Be that as it may, Tuesday’s 2014 awards evening was still a great cause for celebration. First prize out of ten finalists – invited theatres are asked to submit a candidate’s work from the preceding year which may or may not have been actually produced – went deservedly to Lucy Kirkwood’s already much lauded Chimerica (a Headlong and Almeida production), her epic about China and America and the misunderstandings arising between the two super powers.

In her lucid and generous appraisal of the winners, director Phyllida Lloyd, one of this year’s judges, praised Kirkwood for the play’s `fragility and how it teaches us how important it is to really listen to each other’ as well as its ambition and scale.

A special commendation went to Phoebe Waller-Bridge for Fleabag, her racey, disturbing picture of contemporary woman and with it a sum of $5000. A further $2500 went to each of the six other finalists who included Caroline Bird for her brave and bitter satire on the death penalty, Chamber Piece (presented at the Lyric Hammersmith last year as part of their `Secret Season’ series) and Beth Steel for her, as yet, unproduced Wonderland.
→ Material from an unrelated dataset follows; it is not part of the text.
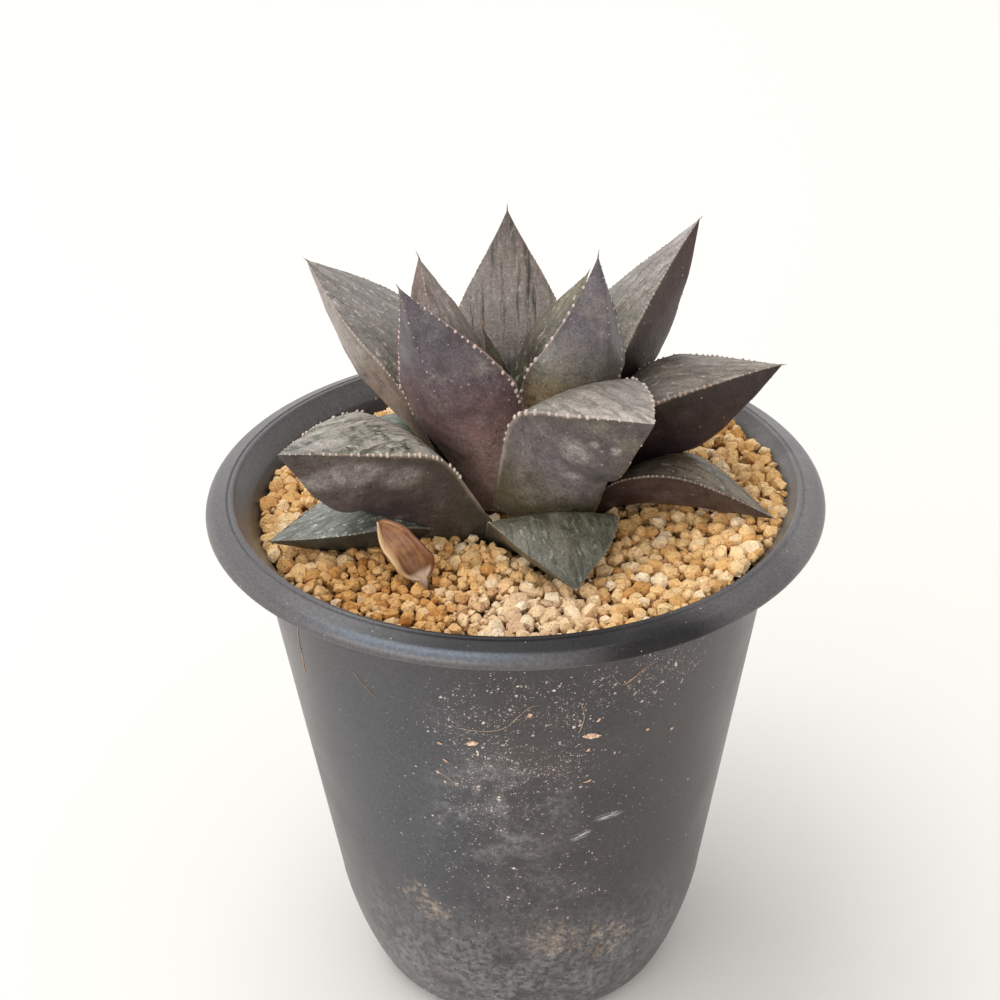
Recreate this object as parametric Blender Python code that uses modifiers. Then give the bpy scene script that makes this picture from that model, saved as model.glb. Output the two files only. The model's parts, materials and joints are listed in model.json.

Kirkwood’s prize last night was for $25,000 - a stark contrast to the sum received by the first winner thirty six years ago, Mary O’Malley who picked up just $1000 for her play, Once a Catholic from the then presenter, Joan Plowright.

Asked later what she would do the money, Kirkwood replied, `it will give me some creative freedom’, a sentiment born out by Ed Hall – a guest at the award – who noted that such was the impecunious state of one of his current female commissions, she could not afford to do suggested re-writes until she had earned some more money waitressing.

Quite apart from giving a higher profile to women as playwrights, who’s to say that the Susan Smith Blackburn Prize down the years has not put more plays on stage simply by virtue of providing them with the finances to have some creative breathing space.

Awards do, after all, have their uses!